We still struggle with religious tolerance at times, and Iran's intolerance should make us vigilant in defending the rights of religious freedom. Religious expression needs freedom to flourish. Perhaps that underlying theme of liberty, prevalent throughout God's inspired word, is what terrifies tyrants.

The Koran itself teaches of religious freedom. “The Truth is from your Lord, whoever wills let him believe and whoever wills let him disbelieve” [Chapter 18: verse 29].

These passages from the Old and New Testament, the Book of Mormon, and the Doctrine and Covenants reaffirm the divine right of freedom and liberty.

Galatians 5:1 — Stand fast therefore in the liberty wherewith Christ hath made us free, and be not entangled again with the yoke of bondage.

Alma 46:12 — And it came to pass that [Moroni] rent his coat; and he took a piece thereof, and wrote upon it — In memory of our God, our religion, and freedom, and our peace, our wives, and our children — and he fastened it upon the end of a pole.

Isaiah 61:1 — The Spirit of the Lord God is upon me; because the Lord hath anointed me to preach good tidings unto the meek; he hath sent me to bind up the brokenhearted, to proclaim liberty to the captives, and the opening of the prison to them that are bound;

Doctrine and Covenants 98:5 — And that law of the land which is constitutional, supporting that principle of freedom in maintaining rights and privileges, belongs to all mankind, and is justifiable before me.
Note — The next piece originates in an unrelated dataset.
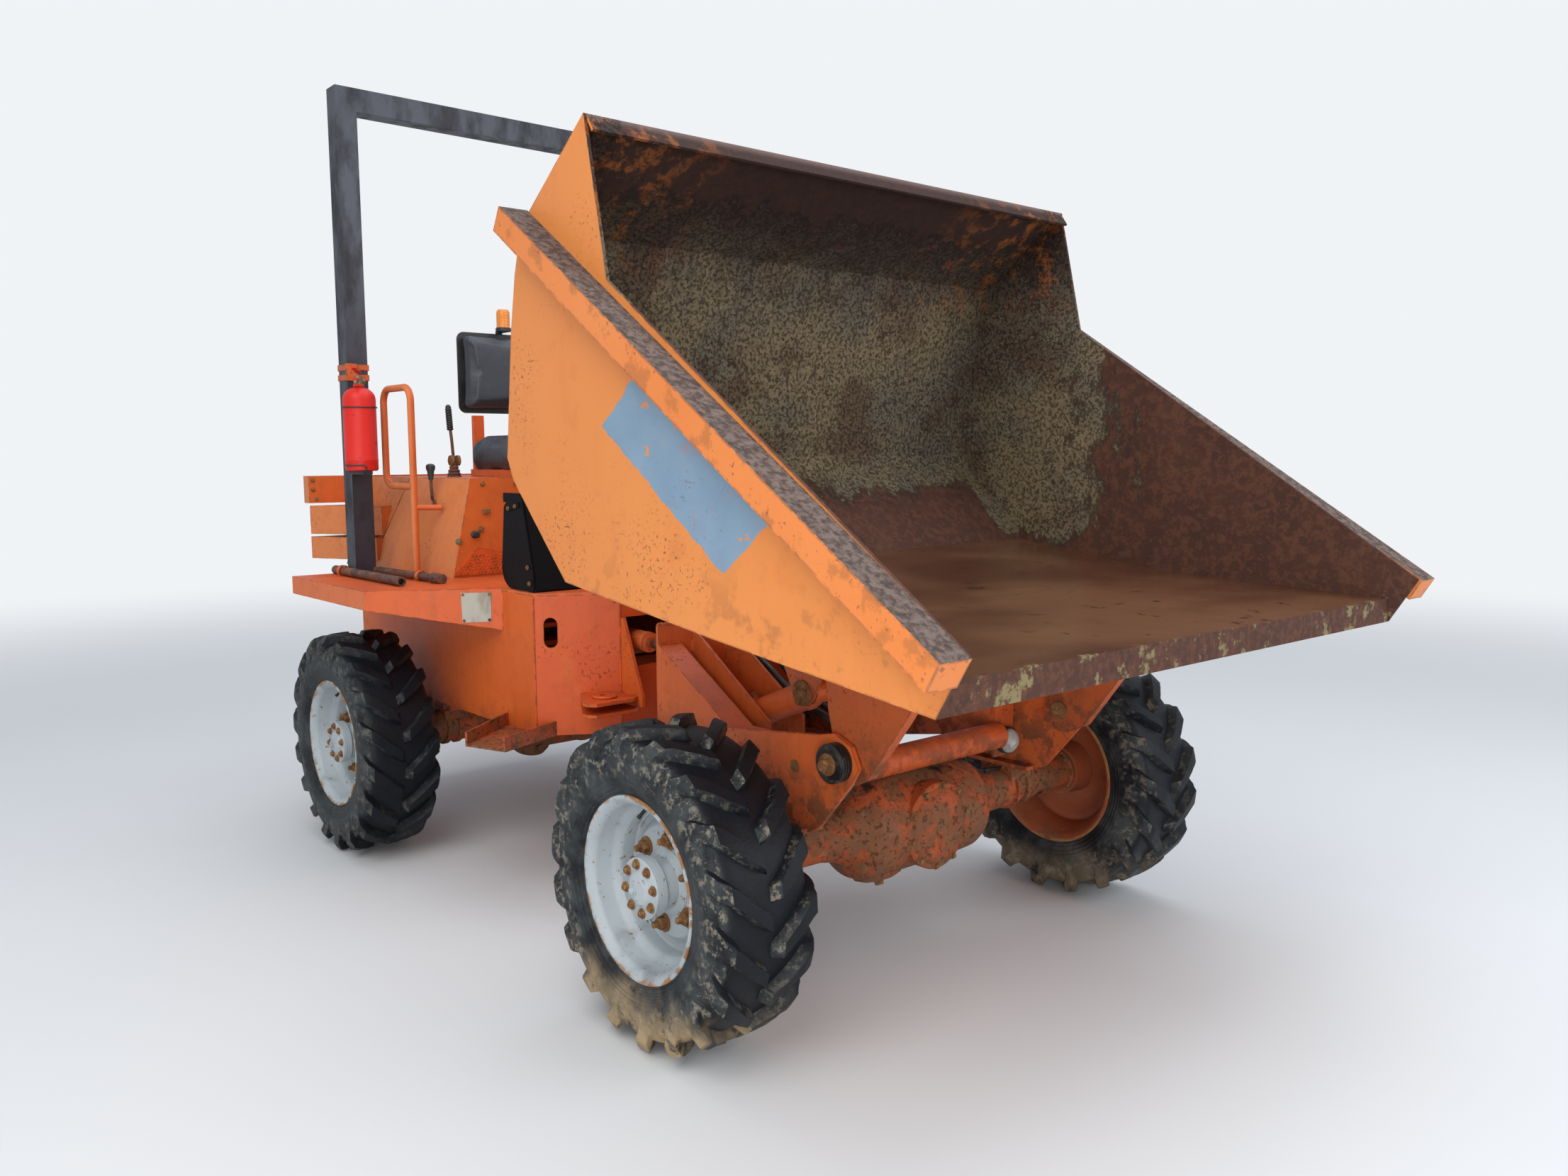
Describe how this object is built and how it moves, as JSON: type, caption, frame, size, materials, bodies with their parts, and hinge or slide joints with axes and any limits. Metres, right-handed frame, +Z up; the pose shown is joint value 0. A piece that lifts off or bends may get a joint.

Alma 61:14-15 — Therefore, my beloved brother, Moroni, let us resist evil, and whatsoever evil we cannot resist with our words, yea, such as rebellions and dissensions, let us resist them with our swords, that we may retain our freedom, that we may rejoice in the great privilege of our church, and in the cause of our Redeemer and our God . . . according to the Spirit of God, which is also the spirit of freedom which is in them.

"...the Spirit of God, which is also the spirit of freedom which is in each of His children."

May God bless you, Mr. Nadarkhani. We are praying for you.